**Collected data:**
_ _ _
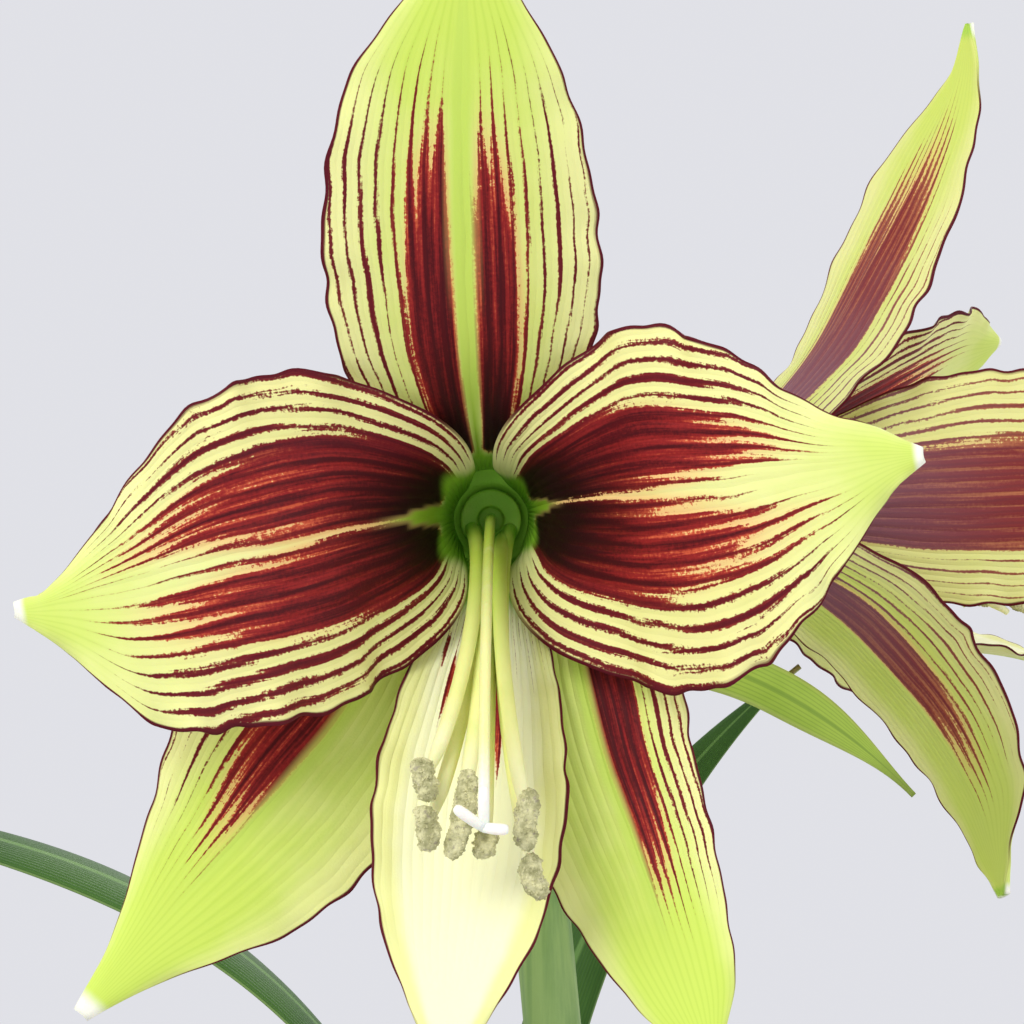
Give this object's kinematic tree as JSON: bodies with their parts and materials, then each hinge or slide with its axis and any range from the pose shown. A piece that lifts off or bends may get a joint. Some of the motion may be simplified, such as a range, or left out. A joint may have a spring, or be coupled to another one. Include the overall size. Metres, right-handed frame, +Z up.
{
  "type": "potted papilio amaryllis",
  "caption": "Butterfly amaryllis in flower in a plain clay pot, with striped maroon and cream-green blooms on a tall scape above its bulb and arching strap leaves.",
  "frame": {"origin": "centre of the pot's flat underside", "axes": "+Z up along the pot's axis; the first flower faces -Y, the second faces +X and a little towards +Y; the leaves fan out along X"},
  "size_m": [0.3913, 0.1877, 0.5267],
  "materials": {
    "pot": "matte",
    "soil": "matte",
    "tunic": "satin",
    "scape": "satin",
    "leaf": "satin",
    "spathe": "satin",
    "stalk": "satin",
    "petal": "satin",
    "sepal": "satin",
    "filament": "satin",
    "anther": "matte",
    "pistil": "satin"
  },
  "bodies": {
    "root": {"pot": "pot", "soil": "soil", "bulb": "tunic", "scape": "scape", "leaf_1": "leaf", "leaf_2": "leaf", "leaf_3": "leaf", "leaf_4": "leaf", "leaf_5": "leaf", "leaf_6": "leaf", "spathe_valve_1": "spathe", "spathe_valve_2": "spathe", "front_stalk": "stalk", "front_sepal_top": "sepal", "front_petal_left": "petal", "front_petal_right": "petal", "front_petal_bottom": "petal", "front_sepal_lower_left": "sepal", "front_sepal_lower_right": "sepal", "front_filaments": "filament", "front_anther_1": "anther", "front_anther_2": "anther", "front_anther_3": "anther", "front_anther_4": "anther", "front_anther_5": "anther", "front_anther_6": "anther", "front_pistil": "pistil", "right_stalk": "stalk", "right_sepal_top": "sepal", "right_petal_left": "petal", "right_petal_right": "petal", "right_petal_bottom": "petal", "right_sepal_lower_left": "sepal", "right_sepal_lower_right": "sepal", "right_filaments": "filament", "right_anther_1": "anther", "right_anther_2": "anther", "right_anther_3": "anther", "right_anther_4": "anther", "right_anther_5": "anther", "right_anther_6": "anther", "right_pistil": "pistil"}
  },
  "joints": []
}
_ _ _
**What is being asked:** Give back each line above precisely as it stands.

**Answer in full:**
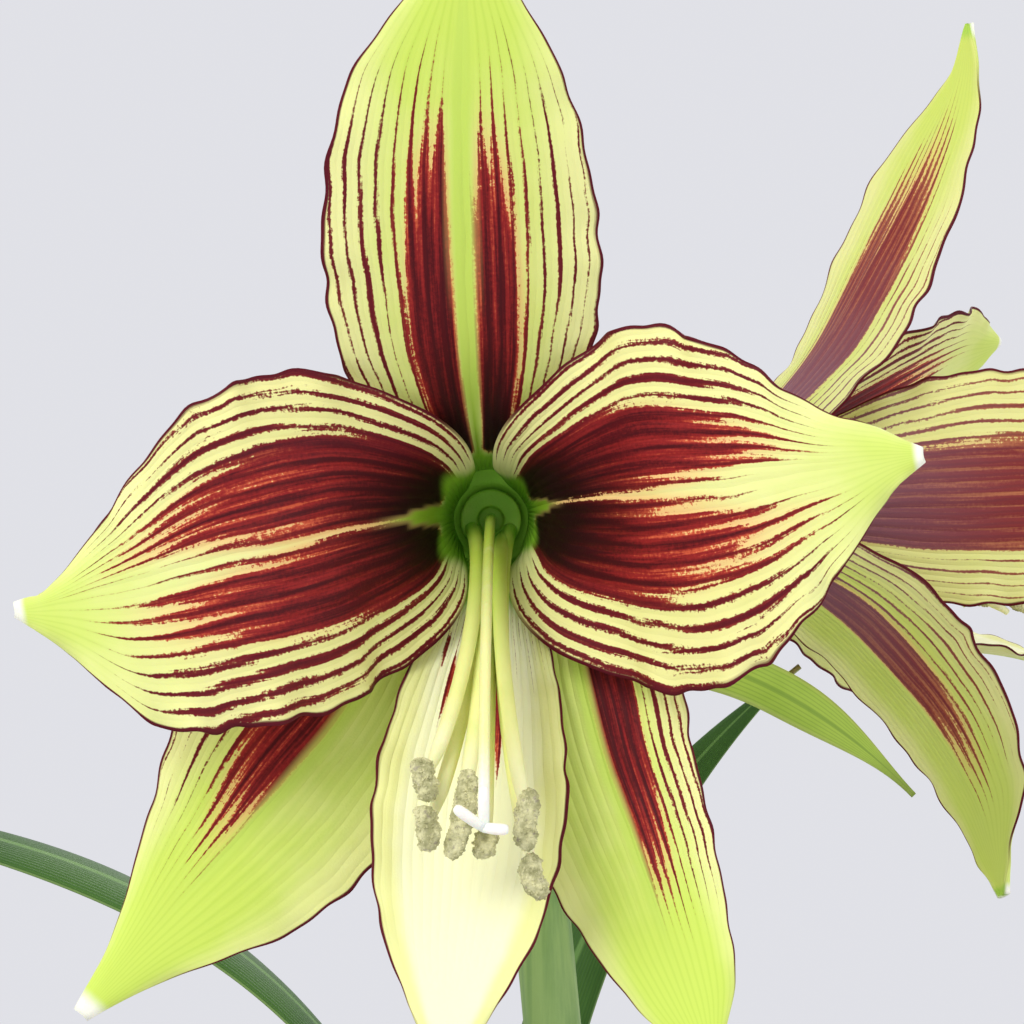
Give this object's kinematic tree as JSON: bodies with their parts and materials, then each hinge or slide with its axis and any range from the pose shown. A piece that lifts off or bends may get a joint. Some of the motion may be simplified, such as a range, or left out. A joint may have a spring, or be coupled to another one. Include the overall size. Metres, right-handed frame, +Z up.
{
  "type": "potted papilio amaryllis",
  "caption": "Butterfly amaryllis in flower in a plain clay pot, with striped maroon and cream-green blooms on a tall scape above its bulb and arching strap leaves.",
  "frame": {"origin": "centre of the pot's flat underside", "axes": "+Z up along the pot's axis; the first flower faces -Y, the second faces +X and a little towards +Y; the leaves fan out along X"},
  "size_m": [0.3913, 0.1877, 0.5267],
  "materials": {
    "pot": "matte",
    "soil": "matte",
    "tunic": "satin",
    "scape": "satin",
    "leaf": "satin",
    "spathe": "satin",
    "stalk": "satin",
    "petal": "satin",
    "sepal": "satin",
    "filament": "satin",
    "anther": "matte",
    "pistil": "satin"
  },
  "bodies": {
    "root": {"pot": "pot", "soil": "soil", "bulb": "tunic", "scape": "scape", "leaf_1": "leaf", "leaf_2": "leaf", "leaf_3": "leaf", "leaf_4": "leaf", "leaf_5": "leaf", "leaf_6": "leaf", "spathe_valve_1": "spathe", "spathe_valve_2": "spathe", "front_stalk": "stalk", "front_sepal_top": "sepal", "front_petal_left": "petal", "front_petal_right": "petal", "front_petal_bottom": "petal", "front_sepal_lower_left": "sepal", "front_sepal_lower_right": "sepal", "front_filaments": "filament", "front_anther_1": "anther", "front_anther_2": "anther", "front_anther_3": "anther", "front_anther_4": "anther", "front_anther_5": "anther", "front_anther_6": "anther", "front_pistil": "pistil", "right_stalk": "stalk", "right_sepal_top": "sepal", "right_petal_left": "petal", "right_petal_right": "petal", "right_petal_bottom": "petal", "right_sepal_lower_left": "sepal", "right_sepal_lower_right": "sepal", "right_filaments": "filament", "right_anther_1": "anther", "right_anther_2": "anther", "right_anther_3": "anther", "right_anther_4": "anther", "right_anther_5": "anther", "right_anther_6": "anther", "right_pistil": "pistil"}
  },
  "joints": []
}